雇われの監理者にとって大切なのは雇い主(建設会社)の指示です。そのため、雇い主の不利になるような指摘を行わない可能性があります。
本来ならチェックや建築主(施主)に報告しなければならない事柄がうやむやになる可能性もあります。
とくに建築物は外からの見た目が検査の多くを占めてしまうので、内部的な瑕疵は見つからないことがほとんどです。
責任施工であったとしても、工事監理については建築主の側に立ってくれる人にお願いするのが望ましいです。
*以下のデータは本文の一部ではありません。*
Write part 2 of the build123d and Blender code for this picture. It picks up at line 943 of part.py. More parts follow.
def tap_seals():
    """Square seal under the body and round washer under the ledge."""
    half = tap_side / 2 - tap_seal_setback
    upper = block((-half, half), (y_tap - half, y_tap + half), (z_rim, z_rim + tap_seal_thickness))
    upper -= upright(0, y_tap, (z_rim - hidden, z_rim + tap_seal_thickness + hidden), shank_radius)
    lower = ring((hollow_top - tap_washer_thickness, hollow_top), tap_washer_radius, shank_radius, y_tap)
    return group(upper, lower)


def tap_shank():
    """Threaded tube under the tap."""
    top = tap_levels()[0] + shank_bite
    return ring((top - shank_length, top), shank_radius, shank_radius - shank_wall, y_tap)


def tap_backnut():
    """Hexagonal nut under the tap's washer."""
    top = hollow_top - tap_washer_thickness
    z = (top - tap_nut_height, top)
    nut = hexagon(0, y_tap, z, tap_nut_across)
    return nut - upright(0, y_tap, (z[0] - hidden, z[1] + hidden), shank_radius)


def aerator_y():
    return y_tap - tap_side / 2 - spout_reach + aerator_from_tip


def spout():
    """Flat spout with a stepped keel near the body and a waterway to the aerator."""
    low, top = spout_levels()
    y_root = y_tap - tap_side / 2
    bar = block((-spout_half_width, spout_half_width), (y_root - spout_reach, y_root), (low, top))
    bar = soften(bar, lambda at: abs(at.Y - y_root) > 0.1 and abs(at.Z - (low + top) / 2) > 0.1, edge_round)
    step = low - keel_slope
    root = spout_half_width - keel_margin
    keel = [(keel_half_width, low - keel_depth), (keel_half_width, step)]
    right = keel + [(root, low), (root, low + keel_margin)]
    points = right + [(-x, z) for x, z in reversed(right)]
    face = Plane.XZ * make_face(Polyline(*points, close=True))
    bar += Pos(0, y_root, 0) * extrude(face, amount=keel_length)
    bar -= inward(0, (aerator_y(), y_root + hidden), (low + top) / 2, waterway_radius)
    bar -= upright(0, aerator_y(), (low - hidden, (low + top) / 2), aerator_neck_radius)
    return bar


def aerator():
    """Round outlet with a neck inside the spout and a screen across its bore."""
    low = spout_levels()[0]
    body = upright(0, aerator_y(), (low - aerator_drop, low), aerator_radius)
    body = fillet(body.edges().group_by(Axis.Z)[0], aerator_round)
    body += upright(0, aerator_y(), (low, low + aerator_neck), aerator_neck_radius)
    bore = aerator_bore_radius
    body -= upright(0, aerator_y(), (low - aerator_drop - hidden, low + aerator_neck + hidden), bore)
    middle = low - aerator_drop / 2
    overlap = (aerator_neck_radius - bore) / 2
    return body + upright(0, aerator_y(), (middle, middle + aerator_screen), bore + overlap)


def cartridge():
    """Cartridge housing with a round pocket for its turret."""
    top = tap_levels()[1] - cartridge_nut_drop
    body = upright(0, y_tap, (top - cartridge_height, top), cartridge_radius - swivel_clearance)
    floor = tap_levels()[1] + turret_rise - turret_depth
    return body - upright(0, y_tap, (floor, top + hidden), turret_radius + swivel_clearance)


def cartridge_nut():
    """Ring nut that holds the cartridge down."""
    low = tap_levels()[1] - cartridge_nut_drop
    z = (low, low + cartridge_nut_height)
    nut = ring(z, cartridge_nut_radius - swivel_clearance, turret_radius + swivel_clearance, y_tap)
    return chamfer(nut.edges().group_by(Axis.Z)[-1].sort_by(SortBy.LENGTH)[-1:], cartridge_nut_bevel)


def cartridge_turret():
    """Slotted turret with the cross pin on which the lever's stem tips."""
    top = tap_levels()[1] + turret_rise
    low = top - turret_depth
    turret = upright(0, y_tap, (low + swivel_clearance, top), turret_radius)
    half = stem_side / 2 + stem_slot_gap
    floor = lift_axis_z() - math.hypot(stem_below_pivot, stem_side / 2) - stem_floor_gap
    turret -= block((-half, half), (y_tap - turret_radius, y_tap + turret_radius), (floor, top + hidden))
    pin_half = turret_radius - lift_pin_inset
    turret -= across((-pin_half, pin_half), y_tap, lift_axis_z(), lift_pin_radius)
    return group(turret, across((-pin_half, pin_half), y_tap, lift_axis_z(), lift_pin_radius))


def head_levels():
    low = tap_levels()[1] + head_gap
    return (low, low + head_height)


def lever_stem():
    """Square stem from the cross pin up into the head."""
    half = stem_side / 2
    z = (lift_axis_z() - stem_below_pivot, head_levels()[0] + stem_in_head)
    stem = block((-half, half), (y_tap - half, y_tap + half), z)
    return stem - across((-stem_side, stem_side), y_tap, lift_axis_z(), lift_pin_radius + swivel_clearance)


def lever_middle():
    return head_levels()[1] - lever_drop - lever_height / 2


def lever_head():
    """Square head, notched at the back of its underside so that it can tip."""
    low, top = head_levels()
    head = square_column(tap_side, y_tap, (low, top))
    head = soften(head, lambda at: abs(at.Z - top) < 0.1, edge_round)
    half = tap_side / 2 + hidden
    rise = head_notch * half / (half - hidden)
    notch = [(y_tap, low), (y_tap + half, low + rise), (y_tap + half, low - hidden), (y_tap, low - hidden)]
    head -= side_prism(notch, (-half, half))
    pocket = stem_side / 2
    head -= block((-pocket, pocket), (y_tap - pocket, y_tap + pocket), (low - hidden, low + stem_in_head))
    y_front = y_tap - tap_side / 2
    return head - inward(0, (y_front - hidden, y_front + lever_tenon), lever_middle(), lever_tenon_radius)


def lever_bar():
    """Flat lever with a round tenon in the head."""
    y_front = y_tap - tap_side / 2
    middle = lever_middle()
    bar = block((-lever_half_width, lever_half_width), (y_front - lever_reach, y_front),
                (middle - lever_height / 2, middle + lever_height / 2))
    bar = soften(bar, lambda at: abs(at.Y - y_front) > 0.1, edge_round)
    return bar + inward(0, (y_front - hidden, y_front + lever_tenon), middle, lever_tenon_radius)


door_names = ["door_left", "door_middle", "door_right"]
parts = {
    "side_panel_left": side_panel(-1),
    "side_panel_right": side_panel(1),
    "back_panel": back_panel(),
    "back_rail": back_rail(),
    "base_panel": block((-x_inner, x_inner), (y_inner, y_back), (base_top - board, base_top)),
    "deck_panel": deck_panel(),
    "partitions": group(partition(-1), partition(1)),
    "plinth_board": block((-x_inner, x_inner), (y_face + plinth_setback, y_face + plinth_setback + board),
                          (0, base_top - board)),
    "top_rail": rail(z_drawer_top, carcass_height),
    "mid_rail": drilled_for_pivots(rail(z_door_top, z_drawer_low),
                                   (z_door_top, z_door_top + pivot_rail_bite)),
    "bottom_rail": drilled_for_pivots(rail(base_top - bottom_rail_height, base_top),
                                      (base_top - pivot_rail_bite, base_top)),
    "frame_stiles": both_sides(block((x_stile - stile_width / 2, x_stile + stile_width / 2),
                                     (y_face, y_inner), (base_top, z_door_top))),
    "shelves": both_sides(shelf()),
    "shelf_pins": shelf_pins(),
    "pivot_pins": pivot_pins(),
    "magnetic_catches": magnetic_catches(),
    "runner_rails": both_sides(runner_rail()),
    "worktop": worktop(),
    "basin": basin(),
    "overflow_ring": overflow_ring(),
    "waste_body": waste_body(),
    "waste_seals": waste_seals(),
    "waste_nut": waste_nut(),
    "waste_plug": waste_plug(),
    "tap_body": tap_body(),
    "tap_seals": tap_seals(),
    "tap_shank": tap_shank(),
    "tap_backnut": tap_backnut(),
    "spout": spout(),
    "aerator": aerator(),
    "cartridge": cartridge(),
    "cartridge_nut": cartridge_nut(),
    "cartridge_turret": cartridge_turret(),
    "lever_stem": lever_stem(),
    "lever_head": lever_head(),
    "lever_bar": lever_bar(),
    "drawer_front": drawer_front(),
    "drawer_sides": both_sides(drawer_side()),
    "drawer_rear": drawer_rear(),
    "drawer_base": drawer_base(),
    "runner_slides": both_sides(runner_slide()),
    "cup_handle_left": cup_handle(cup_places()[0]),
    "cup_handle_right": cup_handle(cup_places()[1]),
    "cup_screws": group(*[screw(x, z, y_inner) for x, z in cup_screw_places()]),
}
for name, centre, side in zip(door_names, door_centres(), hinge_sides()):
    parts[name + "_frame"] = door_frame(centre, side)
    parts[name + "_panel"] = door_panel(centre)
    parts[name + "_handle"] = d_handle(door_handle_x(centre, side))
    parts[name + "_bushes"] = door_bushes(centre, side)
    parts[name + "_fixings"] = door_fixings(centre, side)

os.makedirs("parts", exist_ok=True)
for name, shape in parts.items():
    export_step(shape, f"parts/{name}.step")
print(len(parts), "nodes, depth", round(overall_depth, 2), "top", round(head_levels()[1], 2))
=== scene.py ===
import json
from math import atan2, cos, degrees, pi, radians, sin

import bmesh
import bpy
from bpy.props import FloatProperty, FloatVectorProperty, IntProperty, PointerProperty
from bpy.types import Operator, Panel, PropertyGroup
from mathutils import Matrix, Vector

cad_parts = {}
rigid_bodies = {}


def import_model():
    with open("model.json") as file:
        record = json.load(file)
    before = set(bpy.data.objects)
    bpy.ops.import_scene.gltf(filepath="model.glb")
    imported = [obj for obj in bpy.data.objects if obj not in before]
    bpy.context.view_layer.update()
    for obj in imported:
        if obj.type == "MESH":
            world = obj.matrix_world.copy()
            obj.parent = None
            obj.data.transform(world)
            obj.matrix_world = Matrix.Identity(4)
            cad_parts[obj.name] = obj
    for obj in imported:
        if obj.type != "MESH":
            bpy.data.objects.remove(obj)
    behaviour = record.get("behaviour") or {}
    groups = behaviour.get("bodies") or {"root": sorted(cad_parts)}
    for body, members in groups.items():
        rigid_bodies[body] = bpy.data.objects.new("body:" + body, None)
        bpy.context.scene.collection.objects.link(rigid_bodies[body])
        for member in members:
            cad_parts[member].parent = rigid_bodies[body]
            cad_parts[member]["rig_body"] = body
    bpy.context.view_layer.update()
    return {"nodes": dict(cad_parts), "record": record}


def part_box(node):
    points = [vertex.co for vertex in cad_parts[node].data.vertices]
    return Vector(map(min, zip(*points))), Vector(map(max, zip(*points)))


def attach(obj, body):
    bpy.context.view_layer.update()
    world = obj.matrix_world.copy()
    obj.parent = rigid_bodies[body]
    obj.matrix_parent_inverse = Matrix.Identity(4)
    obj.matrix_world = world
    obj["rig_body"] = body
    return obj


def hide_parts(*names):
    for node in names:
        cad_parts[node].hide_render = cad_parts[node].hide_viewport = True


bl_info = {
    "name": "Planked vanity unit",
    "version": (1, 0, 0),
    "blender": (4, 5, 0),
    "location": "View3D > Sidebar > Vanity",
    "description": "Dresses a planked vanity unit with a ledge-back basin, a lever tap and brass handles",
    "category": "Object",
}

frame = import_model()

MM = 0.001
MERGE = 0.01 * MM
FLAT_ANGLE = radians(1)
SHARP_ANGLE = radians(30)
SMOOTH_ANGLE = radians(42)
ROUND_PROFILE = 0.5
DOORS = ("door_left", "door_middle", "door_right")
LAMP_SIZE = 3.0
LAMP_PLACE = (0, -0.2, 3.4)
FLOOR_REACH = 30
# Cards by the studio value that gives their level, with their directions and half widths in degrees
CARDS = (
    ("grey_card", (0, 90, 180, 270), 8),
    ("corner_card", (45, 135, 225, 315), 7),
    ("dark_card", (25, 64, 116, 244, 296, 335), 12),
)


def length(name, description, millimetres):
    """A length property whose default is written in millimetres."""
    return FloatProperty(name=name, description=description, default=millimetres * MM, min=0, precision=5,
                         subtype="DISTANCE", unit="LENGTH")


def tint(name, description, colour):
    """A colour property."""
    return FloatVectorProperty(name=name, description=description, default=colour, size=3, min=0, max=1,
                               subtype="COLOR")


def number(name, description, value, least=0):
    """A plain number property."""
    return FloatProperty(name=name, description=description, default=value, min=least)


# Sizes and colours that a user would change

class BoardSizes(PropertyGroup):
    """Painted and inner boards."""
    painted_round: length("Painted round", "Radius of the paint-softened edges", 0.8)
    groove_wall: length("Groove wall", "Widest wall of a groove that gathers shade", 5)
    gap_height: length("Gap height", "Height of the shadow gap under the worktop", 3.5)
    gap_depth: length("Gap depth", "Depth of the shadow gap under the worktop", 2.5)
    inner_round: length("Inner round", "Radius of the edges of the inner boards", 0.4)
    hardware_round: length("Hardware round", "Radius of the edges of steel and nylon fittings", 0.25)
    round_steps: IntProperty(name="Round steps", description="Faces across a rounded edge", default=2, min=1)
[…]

費用はかかりますが、長い時間が経ってから瑕疵が見つかることに比べれば安いものだと思います。
欠陥住宅は工事監理していない?
平成14年には、施工会社の下請けで、確認申請書に設計及び工事監理を行うとして名前を記載し、
実際には工事監理を行わず欠陥を発生させた代願設計事務所に、高額な賠償を課した判決がありました。
欠陥住宅問題が大きく取り上げられることにともない工事監理の重要性が認められてきたことが大きな要因であると考えられます。
同じ利害関係にある施工会社側の人間や、それに雇われた人間では、そのような的確な工事監理など行われないでしょう。
ハウスメーカーなどでは経費節減の意味も含め、工事監理はほとんど行われていないのが実情です。
工事会社はだれにもチェックされていないことをいいことに、ずさんな工事や手抜き工事を行う可能性があります。
これは一例ですが…
窓の大きさや取付位置に関しても法律は規定しています。それを変更しても建築基準法に違反する可能性があります。
たまたま建築主がそれに気がついて工事会社に是正を要求しても
「素人はだまっていろ!」
などと言われたというような話をよく聞きます。
そういう意味において「建設会社とは何の利害関係もなくはっきりものを言える立場の設計事務所による監理」を分けることが重要だとおもいます。
まとめ
住宅を頼む際にはハウスメーカーにしても設計施工一貫の建設会社にしても以下のことを質問して工事の管理体制をはっきりと把握しましょう。
■工事監理は誰が行うのか
■監理者が実際に現場で指示するのか
■工事管理と兼任かどうか
■監理者と建設会社との利害関係
■建築主の意図が現場に伝わるかどうか
などです。
少しでも手間をはぶき、安く収めたいと思うのはどこの会社でも同じですが、安くした分の代償として欠陥住宅が生まれてしまっては元も子もありません。
上記のことに注意しながら、工事が始まる前にしっかりと確認しておきましょう。